All things considered, the Bowden allows for more accurate printing. But using a Bowden means there is a greater chance of stringing or oozing. The greater distance the material needs to cover increases the hysteresis of the system. While this can be adjusted by making adjustments to the firmware, it is a definite problem if you are not well-versed in configuring the setting to budget for the lag. More friction is produced by the filament since it travels further on its journey to the hot end. Printing flexible materials can become a hassle in such a situation.

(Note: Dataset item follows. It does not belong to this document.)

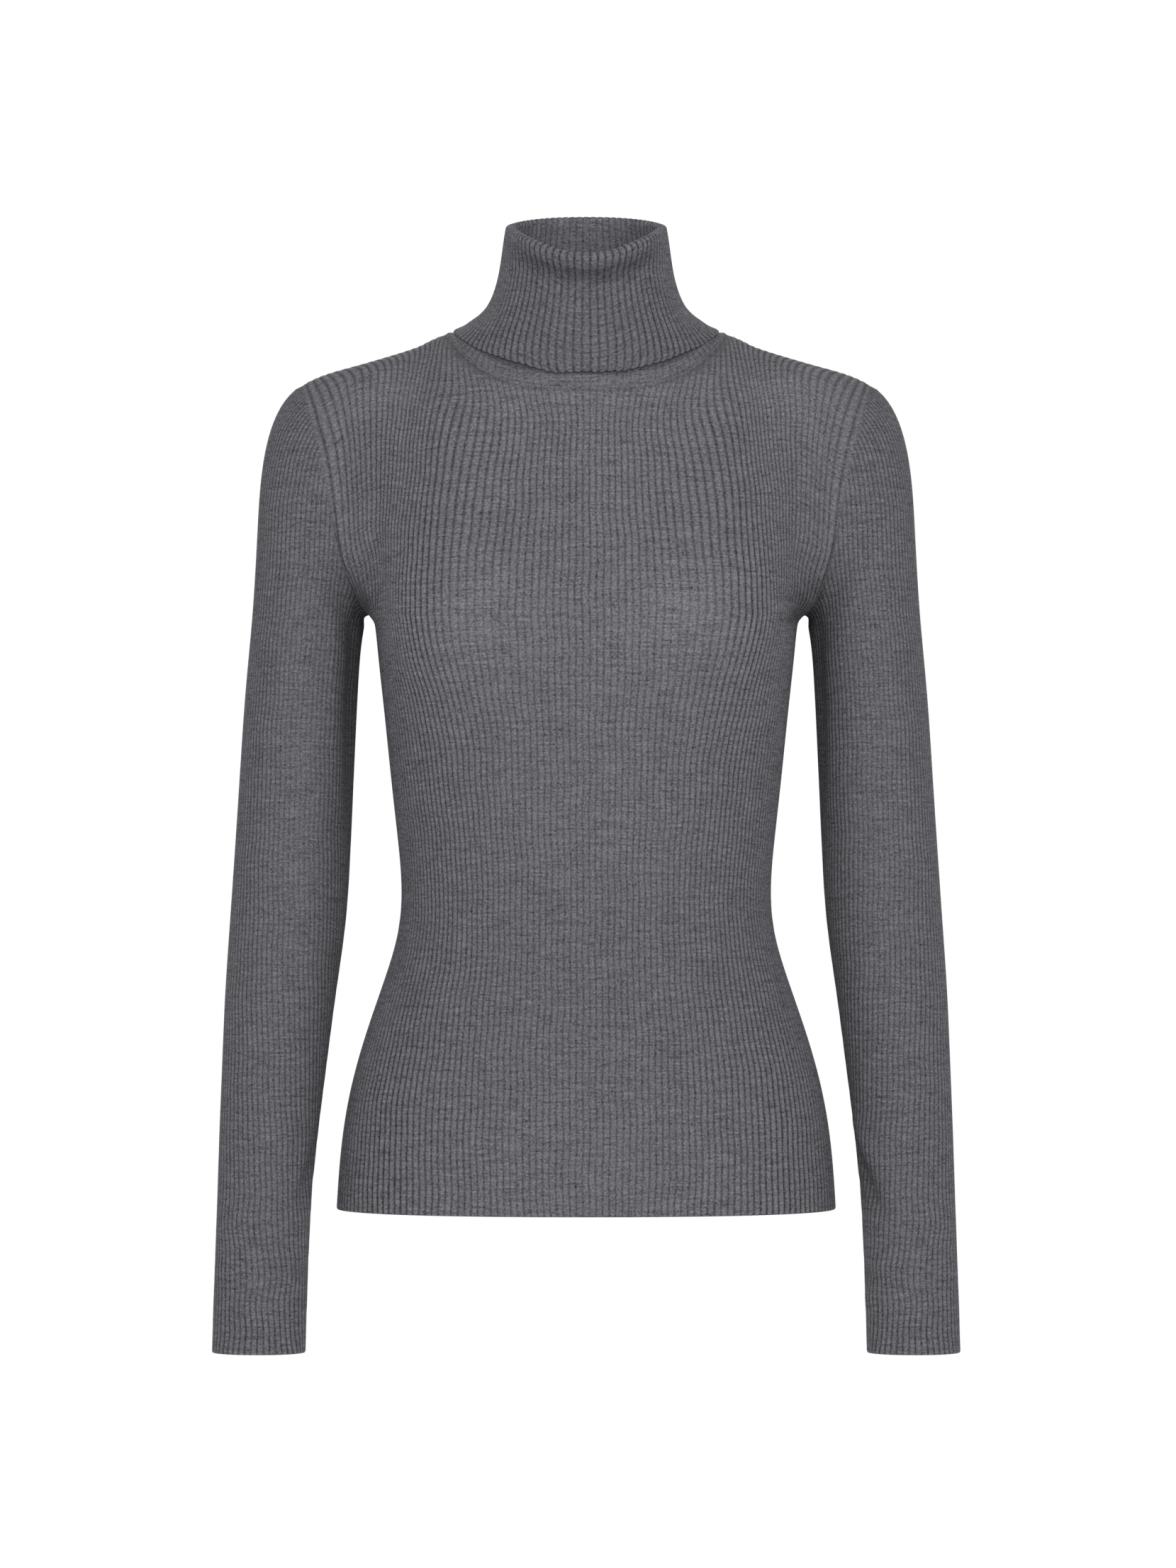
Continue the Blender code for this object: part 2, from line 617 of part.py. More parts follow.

While flexible filaments can be printed using either of the extruders, Direct extruders are the more popular choice for printing them. The reason behind this preference have been explained above, but in the end, both extruders have the capability to work with flexible filaments, since both follow a constrained path for the gear pinch point to the hot end.
In conclusion, there really is no one type of extruder which can be said to be qualitatively better than the other. The quality of the printing depends on many factors other than the extruder. The type of printer you use, the software it carries, the quality of the raw print material, and the speed with which you want to carry out the printing are all important factors. A general rule of thumb to follow is that the Direct extruder gives better results when the speed of printing is slow.
Buying the Perfect Extruder-Hot-end Combination
There are many extruder-hot-end combinations on the market today that you can choose from. The PTFF Hot Ends is cheap and works quietly. It has a large melting area, and so works faster, with easy to change nozzles. On the other hand, it has a pretty old design and can be hard to find. The Lulzbot Hexagon Hot End with TAZ extruder can handle high temperature materials. It has an all-metal design, and the short hot end allows for tall prints. But it needs cooling fans to prevent the extruder body from melting and jamming the printer. The E3D V6 can also handle high temperature and has a metal design and easy-to-change nozzles. Again, active cooling fans are required for this model. The flexion extruder retrofitkit can handle a diverse array of printers and prints at a much faster rate compared to stock extruders. It has a self-cleaning mechanism and a high-pressure discharge nozzle for easy printing with flexible filaments.